TASK DIRECTIONS: Reproduce exactly the opening lines of the listing, stopping after the line that contains "end_radius = strip_width" and including it.

SOURCE MATERIAL:
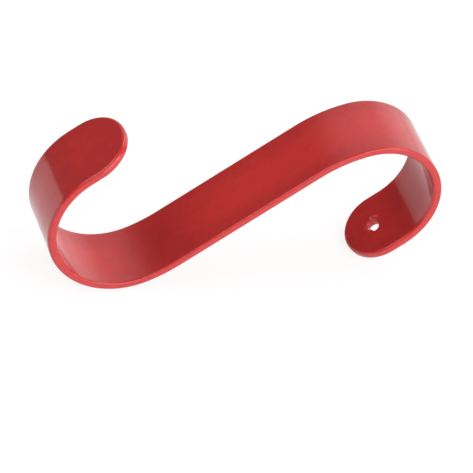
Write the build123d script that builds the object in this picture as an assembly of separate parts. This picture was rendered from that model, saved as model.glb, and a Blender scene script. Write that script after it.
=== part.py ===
from build123d import *
from math import asin, atan2, degrees, hypot
import os

# A utility hook: one flat strip of steel with round ends, bent into an S and coated all over.
# Millimetres, +Z up. The hook stands as it comes to rest on a table: on the bottom of its left
# loop and on the end of its right tip, with the stem rising between them. The origin is under
# the middle of its length, on the table, and the strip is as wide as the hook is along Y.

# The strip, measured over its coating
strip_width = 30.3
strip_thickness = 3.3
edge_radius = 1.0  # the long edges and the round ends, softened by the coating
end_radius = strip_width / 2  # both ends are full half circles

# The straight stretches of the strip
stem_length = 64.0
tip_length = 20.0  # each tip, from the end of its bend to the far point of its round end

# The two loops, each bent round until its tip lies back beside the stem
loop_turn = 180.0
left_loop_inner_radius = 28.0
right_loop_inner_radius = 24.5

# Beside the stem each bend starts gently, on a larger radius
left_lead_turn = 13.0
right_lead_turn = 23.0
lead_radius_ratio = 2.0  # radius of a lead over that of its loop, both at the strip's middle

# The small hole in the right tip
hole_radius = 2.3
hole_from_end = 12.5
hole_rim_radius = 0.9  # the coating rolls over the rim on both faces


def strip_runs():
    """The strip from its left end to its right end, as pairs of a length and a turn.

    A straight run has no turn. A bend is its radius at the strip's middle and the degrees that
    it turns, to the left if positive.
    """
    left_radius = left_loop_inner_radius + strip_thickness / 2
    right_radius = right_loop_inner_radius + strip_thickness / 2
    return [
        (tip_length, 0),
        (left_radius, loop_turn - left_lead_turn),
        (left_radius * lead_radius_ratio, left_lead_turn),
        (stem_length, 0),
        (right_radius * lead_radius_ratio, -right_lead_turn),
        (right_radius, right_lead_turn - loop_turn),
        (tip_length, 0),
    ]


def strip_line(offset):
    """The side view's line along the strip, offset to the left of its middle, as edges.

    The stem lies along +X, so the line starts out turned back by the left loop.
    """
    direction = Vector(1, 0).rotate(Axis.Z, -loop_turn)
    point = direction.rotate(Axis.Z, 90) * offset
    edges = []
    for size, turn in strip_runs():
        if turn == 0:
            edge = Line(point, point + direction * size)
        else:
            side = 1 if turn > 0 else -1
            edge = JernArc(point, direction, size - side * offset, turn)
        edges.append(edge)
        point = edge @ 1
        direction = edge % 1
    return edges


def resting_angle(middle):
    """Degrees that the stem rises by when the hook stands on a table.

    The table touches two circles: the outside of the left loop and the softened corner of the
    right end.
    """
    loop = middle[1]
    loop_centre = loop.arc_center
    loop_outer_radius = loop.radius + strip_thickness / 2
    end = middle[-1] @ 1
    along = middle[-1] % 1
    outward = along.rotate(Axis.Z, 90)
    corner_centre = end - along * edge_radius + outward * (strip_thickness / 2 - edge_radius)
    span = corner_centre - loop_centre
    table_angle = atan2(span.Y, span.X) + asin((loop_outer_radius - edge_radius) / hypot(span.X, span.Y))
    return -degrees(table_angle)


def end_plane(end, along):
    """A plane on the strip's middle at one end: x runs out of the end, y along the width."""
    return Plane(origin=(end.X, 0, end.Y), x_dir=(along.X, 0, along.Y), z_dir=(-along.Y, 0, along.X))


def end_waste():
    """What a full half circle leaves of a square end, ready to be cut away."""
    corner = Pos(-end_radius / 2, 0) * Rectangle(end_radius, strip_width + strip_thickness)
    return extrude(corner - Pos(-end_radius, 0) * Circle(end_radius), strip_thickness, both=True)


def long_edges(strip):
    """The edges that run round both faces, without the seams across the strip or its thickness."""
    round_the_faces = strip.edges().filter_by(Axis.Y, reverse=True)
    return round_the_faces.filter_by(lambda edge: edge.length > strip_thickness * 1.01)


def hook_strip():
    """The whole hook in its side view's frame, with the stem along +X."""
    middle = strip_line(0)
    left_side = strip_line(strip_thickness / 2)
    right_side = strip_line(-strip_thickness / 2)
    ends = [Line(left_side[0] @ 0, right_side[0] @ 0), Line(left_side[-1] @ 1, right_side[-1] @ 1)]
    side_view = make_face(left_side + right_side + ends)
    hook = extrude(Plane.XZ * side_view, strip_width / 2, both=True)

    left_end = end_plane(middle[0] @ 0, (middle[0] % 0) * -1)
    right_end = end_plane(middle[-1] @ 1, middle[-1] % 1)
    for end in (left_end, right_end):
        hook -= end * end_waste()
    hook = fillet(long_edges(hook), edge_radius)

    hook -= right_end * Pos(-hole_from_end, 0, 0) * Cylinder(hole_radius, 2 * strip_thickness)
    rims = hook.edges().filter_by(lambda edge: edge.geom_type == GeomType.CIRCLE)
    rims = rims.filter_by(lambda edge: abs(edge.radius - hole_radius) < hole_rim_radius / 2)
    hook = fillet(rims, hole_rim_radius)
    return Rot(0, -resting_angle(middle), 0) * hook


def on_the_table(hook):
    """The hook moved until it stands on z = 0, with the middle of its length over the origin."""
    box = hook.bounding_box()
    return Pos(-box.center().X, 0, -box.min.Z) * hook


os.makedirs("parts", exist_ok=True)
hook = on_the_table(hook_strip())
export_step(hook, "parts/hook_strip.step")
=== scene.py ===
import logging
import math
from collections.abc import Sequence
from dataclasses import dataclass, field
from enum import Enum

import bmesh
import bpy
import numpy as np
from mathutils import Matrix, Vector, noise


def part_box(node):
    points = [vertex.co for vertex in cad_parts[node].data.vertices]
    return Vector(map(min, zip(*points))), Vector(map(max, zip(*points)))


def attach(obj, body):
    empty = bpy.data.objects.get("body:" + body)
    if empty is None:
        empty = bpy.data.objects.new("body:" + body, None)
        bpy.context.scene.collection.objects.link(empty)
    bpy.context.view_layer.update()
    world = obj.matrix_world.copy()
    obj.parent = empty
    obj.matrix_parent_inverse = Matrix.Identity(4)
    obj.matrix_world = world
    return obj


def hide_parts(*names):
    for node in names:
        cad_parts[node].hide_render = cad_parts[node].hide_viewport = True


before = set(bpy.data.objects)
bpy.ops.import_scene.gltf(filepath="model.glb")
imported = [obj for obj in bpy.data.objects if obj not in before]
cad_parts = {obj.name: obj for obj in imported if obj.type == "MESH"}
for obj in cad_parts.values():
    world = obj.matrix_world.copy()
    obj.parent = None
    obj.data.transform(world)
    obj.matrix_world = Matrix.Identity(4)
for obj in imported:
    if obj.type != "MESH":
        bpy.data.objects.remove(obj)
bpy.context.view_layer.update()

NODE = "hook_strip"
BODY = "root"
MM = 0.001  # metres

log = logging.getLogger("utility_hook")


def linear(colour: str) -> tuple[float, float, float, float]:
    """Turns an sRGB hex colour into the linear colour that a shader socket takes.

    Args:
        colour: the colour as "#RRGGBB".

    Returns:
        Red, green, blue and an alpha of 1, all linear.
    """
    values = [int(colour[i : i + 2], 16) / 255 for i in (1, 3, 5)]
    red, green, blue = [v / 12.92 if v <= 0.04045 else ((v + 0.055) / 1.055) ** 2.4 for v in values]
    return red, green, blue, 1.0


def per_metre(size_mm: float) -> float:
    """Gives the texture scale at which one lump of a pattern is size_mm across."""
    return 1 / (size_mm * MM)


def add_node(
    tree: bpy.types.NodeTree,
    kind: str,
    settings: dict[str, object] | None = None,
    inputs: dict[str | int, object] | None = None,
) -> bpy.types.Node:
    """Adds one node to a shader tree, with its settings and links.

    Args:
        tree: the node tree that the node goes into.
        kind: the node's type, such as "ShaderNodeTexNoise".
        settings: the node's own properties, by name.
        inputs: what each socket gets, by name or number: a value, or an output socket to link.

    Returns:
        The new node.
    """
    node = tree.nodes.new(kind)
    for name, value in (settings or {}).items():
        setattr(node, name, value)
    for name, value in (inputs or {}).items():
        if isinstance(value, bpy.types.NodeSocket):
            tree.links.new(value, node.inputs[name])
        else:
            node.inputs[name].default_value = value
    return node


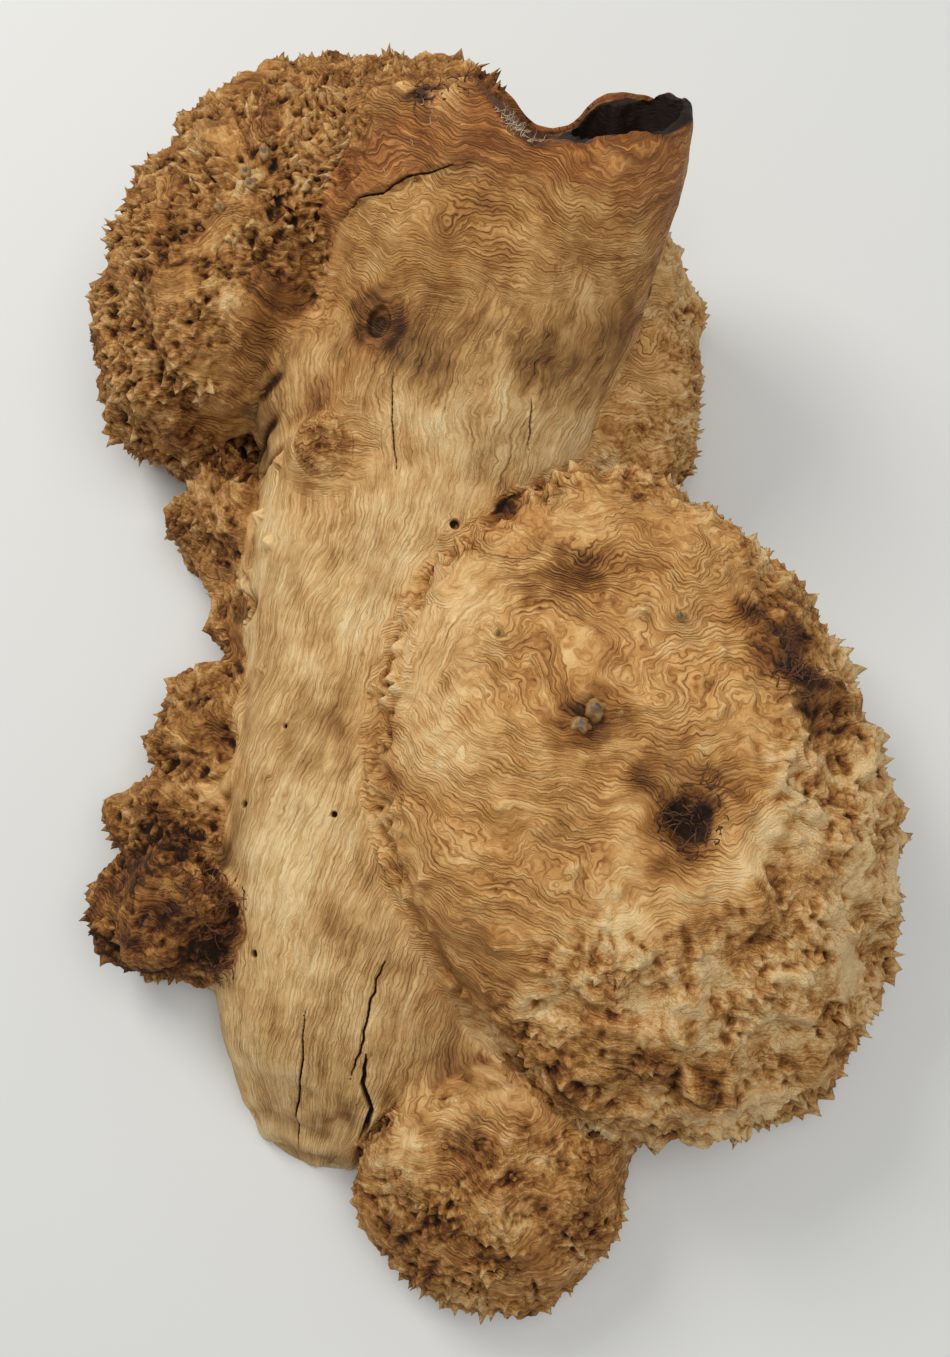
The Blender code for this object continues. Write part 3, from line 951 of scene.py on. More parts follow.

TASK OUTPUT:
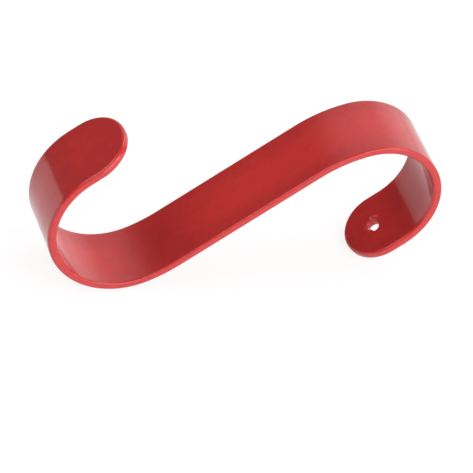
Write the build123d script that builds the object in this picture as an assembly of separate parts. This picture was rendered from that model, saved as model.glb, and a Blender scene script. Write that script after it.
=== part.py ===
from build123d import *
from math import asin, atan2, degrees, hypot
import os

# A utility hook: one flat strip of steel with round ends, bent into an S and coated all over.
# Millimetres, +Z up. The hook stands as it comes to rest on a table: on the bottom of its left
# loop and on the end of its right tip, with the stem rising between them. The origin is under
# the middle of its length, on the table, and the strip is as wide as the hook is along Y.

# The strip, measured over its coating
strip_width = 30.3
strip_thickness = 3.3
edge_radius = 1.0  # the long edges and the round ends, softened by the coating
end_radius = strip_width / 2  # both ends are full half circles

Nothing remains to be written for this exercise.